Karl Schamotta, chief market strategist at Corpay in Toronto, described the statement overhaul as swift and striking: “This Fed decision was short, but not sweet. Kevin Warsh moved swiftly to put his stamp on the central bank’s communication strategy by executing a dramatic revision to the official statement, wiping out anything resembling forward guidance and editing out the bulk of the contextual information typically parsed most closely in financial markets.
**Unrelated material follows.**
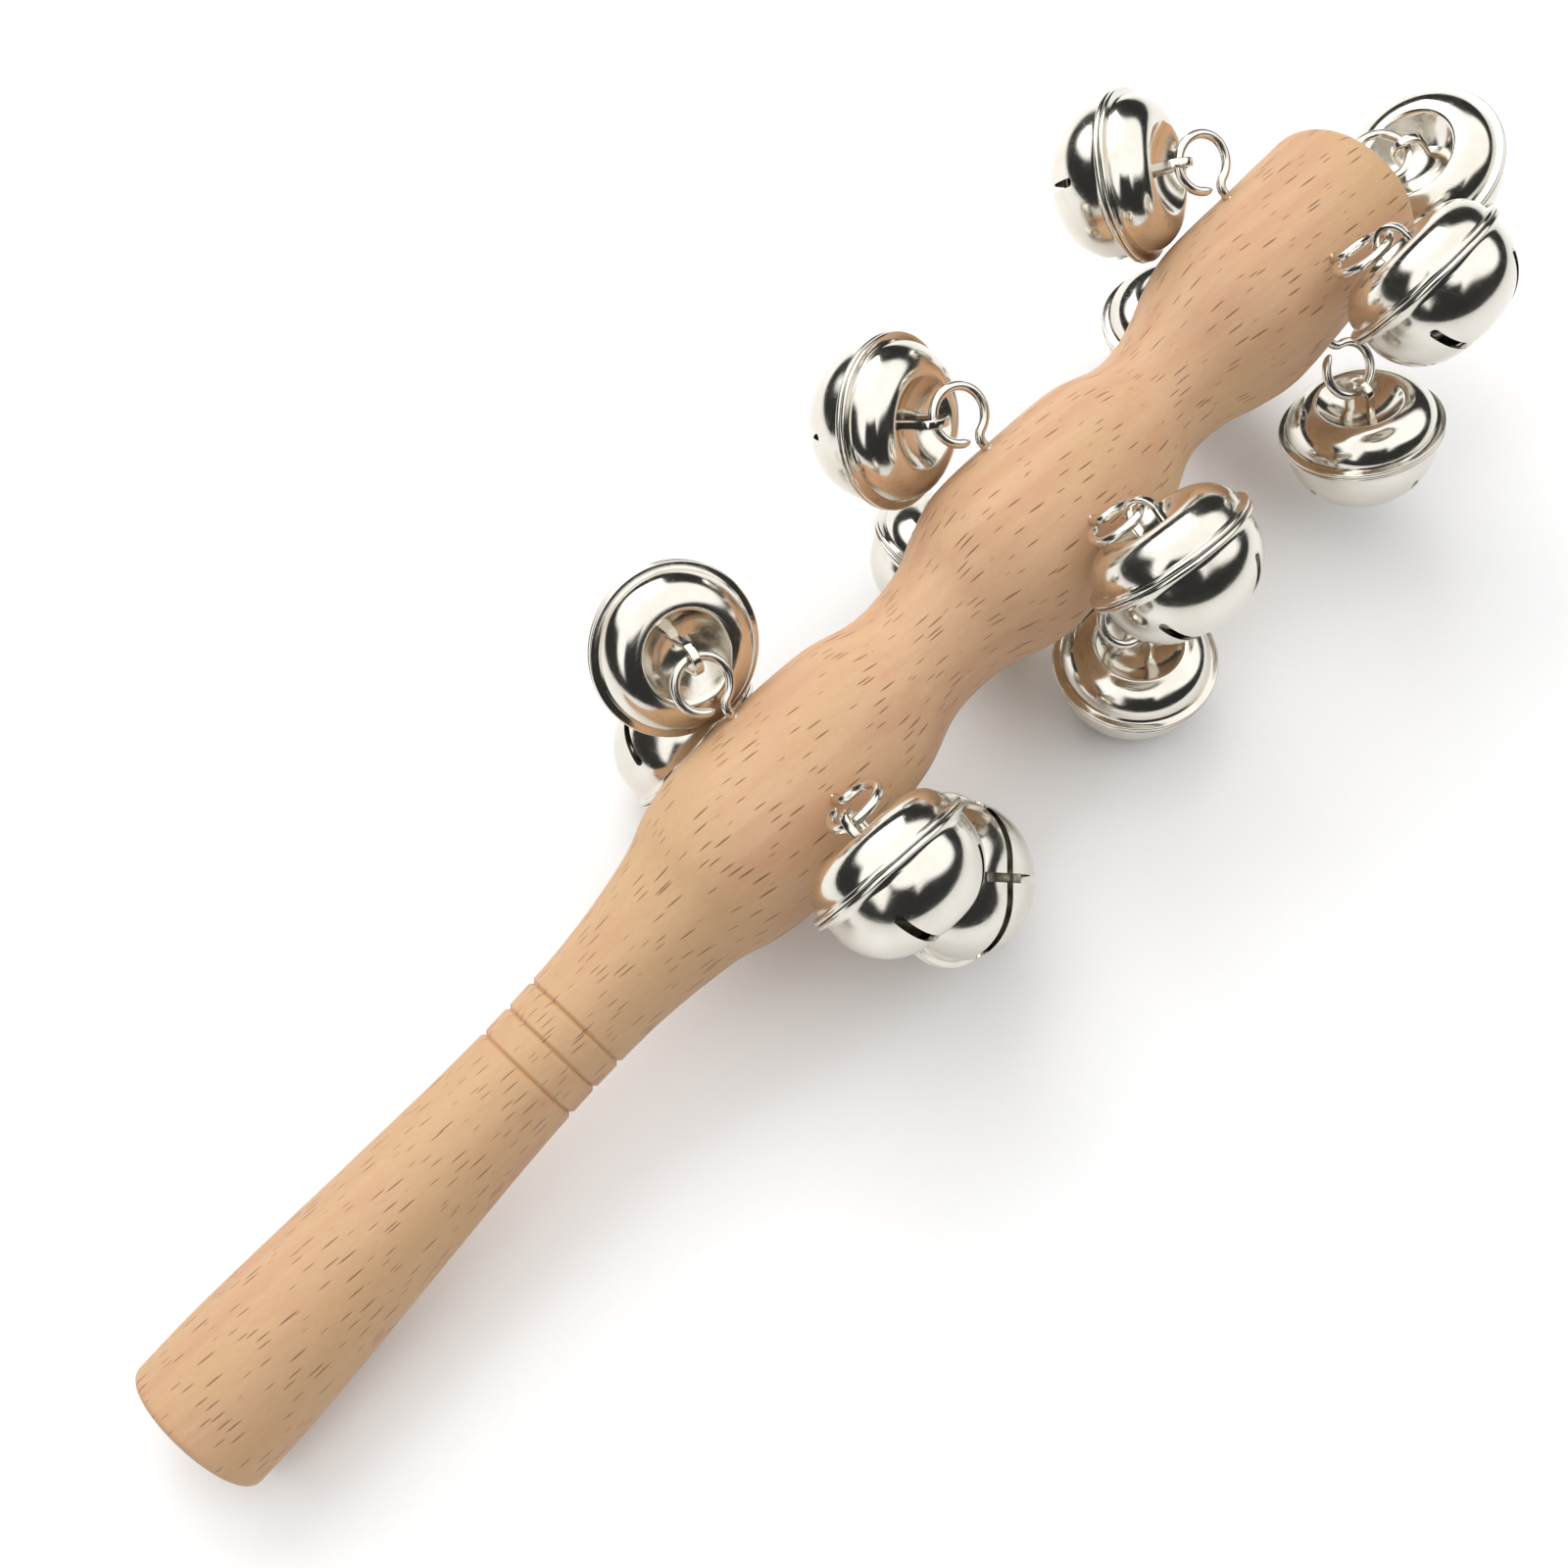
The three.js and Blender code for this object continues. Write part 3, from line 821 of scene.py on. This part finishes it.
# A white tent with dark openings low down, and a tall one behind the camera.
def makeWorld():
    world = bpy.data.worlds.new("light_tent")
    world.use_nodes = True
    scene.world = world
    nodes = Nodes(world.node_tree)
    background = world.node_tree.nodes["Background"]
    direction = nodes.vector("NORMALIZE", nodes.add("ShaderNodeTexCoord").outputs["Generated"])
    parts = nodes.add("ShaderNodeSeparateXYZ", Vector=direction).outputs
    turn = nodes.math("ARCTAN2", parts["Y"], parts["X"])

    sway = nodes.math("SINE", nodes.math("MULTIPLY", turn, studio["lowWaves"]))
    ceiling = nodes.math("ADD", studio["lowOpening"], nodes.math("MULTIPLY", sway, studio["waveHeight"]))
    low = nodes.ramp(parts["Z"], ceiling, nodes.math("ADD", ceiling, studio["lowEdge"]))
    away = Vector(camera["place"]) - Vector(camera["target"])
    aside = nodes.math("ABSOLUTE", nodes.math("SUBTRACT", turn, math.atan2(away.y, away.x)))
    narrow = nodes.ramp(aside, *studio["tallSides"])
    high = nodes.ramp(parts["Z"], *studio["tallTop"])
    lit = nodes.math("MULTIPLY", low, nodes.math("MAXIMUM", narrow, high))
    seen = nodes.add("ShaderNodeLightPath").outputs["Is Camera Ray"]
    lit = nodes.math("MAXIMUM", lit, seen)
    nodes.feed(background.inputs["Color"], nodes.mix(lit, (studio["dark"],) * 3 + (1,), (1, 1, 1, 1)))
    background.inputs["Strength"].default_value = studio["dome"]


def makeWindow():
    light = bpy.data.lights.new("soft_window", "AREA")
    light.shape = "SQUARE"
    light.size = studio["windowSize"]
    light.energy = studio["windowPower"]
    lamp = bpy.data.objects.new("soft_window", light)
    lamp.location = studio["windowPlace"]
    lamp.rotation_euler = Vector(studio["windowPlace"]).to_track_quat("Z", "Y").to_euler()
    scene.collection.objects.link(lamp)


def makeCamera():
    data = bpy.data.cameras.new("camera")
    data.sensor_width = camera["sensor"]
    data.lens = camera["lens"]
    data.clip_start = camera["near"]
    seat = Vector(camera["place"])
    back = (seat - Vector(camera["target"])).normalized()
    level = Vector((0, 0, 1)).cross(back).normalized()
    upright = back.cross(level)
    roll = math.radians(camera["roll"])
    right = level * math.cos(roll) + upright * math.sin(roll)
    holder = bpy.data.objects.new("camera", data)
    holder.matrix_world = Matrix.Translation(seat) @ framed(right, back.cross(right), back)
    scene.collection.objects.link(holder)
    scene.camera = holder


makeFloor()
makeWorld()
makeWindow()
makeCamera()
scene.view_settings.view_transform = "Standard"
print("studio made")

bpy.context.view_layer.update()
The committee turned sharply hawkish, with the median participant yanking inflation projections much higher — suggesting that officials don’t expect this weekend’s US-Iran deal to result in a serious easing in price pressures — and penciling in at least one hike this year, marking a stark contrast with the cut previously expected.”

Mark Hackett, chief market strategist at Nationwide Investment Management in Philadelphia, said the outcome largely matched expectations: “So far, as expected — incrementally hawkish with a less detailed statement. Initial market reaction has not meant much in the past several years. We will need to wait for the press conference. They telegraphed the significant changes to the statement, and dropping the easing bias was expected. It’s interesting that gold is having the most significant reaction to what should not have been a surprise.”